What you will do: Search the listing below for the word "bodies" and copy each line that holds it.

--- --- ---

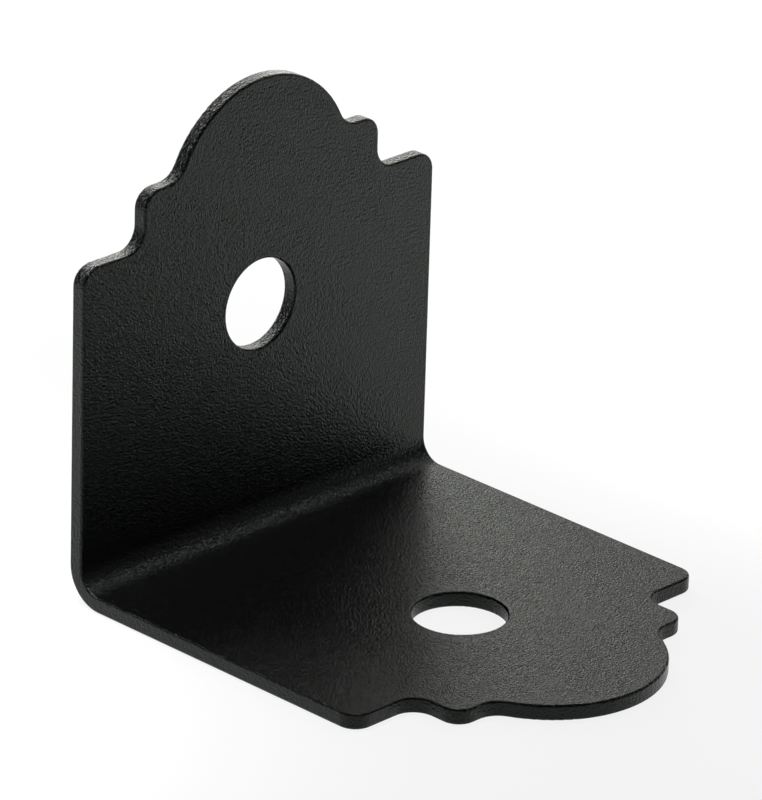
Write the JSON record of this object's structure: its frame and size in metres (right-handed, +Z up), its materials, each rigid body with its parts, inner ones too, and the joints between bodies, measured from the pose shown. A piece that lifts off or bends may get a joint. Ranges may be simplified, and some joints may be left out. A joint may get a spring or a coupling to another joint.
{
  "type": "corner brace bracket",
  "caption": "Sheet steel corner brace folded to a right angle, each leg with a stepped and domed end and a plain round hole for a fastener.",
  "frame": {"origin": "mid width of the outer corner line, where the plane of the upright leg's back meets the plane of the flat leg's underside", "axes": "+Z up along the upright leg, +Y out of the upright leg's back, so the flat leg reaches along -Y, and X along the fold across the width"},
  "size_m": [0.0762, 0.0847, 0.0782],
  "materials": {
    "powder_coat": "satin black powder coat with a fine orange-peel grain over folded steel sheet"
  },
  "bodies": {
    "root": {"bracket": "powder_coat"}
  },
  "joints": []
}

--- --- ---

Solution to this exercise:
Write the JSON record of this object's structure: its frame and size in metres (right-handed, +Z up), its materials, each rigid body with its parts, inner ones too, and the joints between bodies, measured from the pose shown. A piece that lifts off or bends may get a joint. Ranges may be simplified, and some joints may be left out. A joint may get a spring or a coupling to another joint.
  "bodies": {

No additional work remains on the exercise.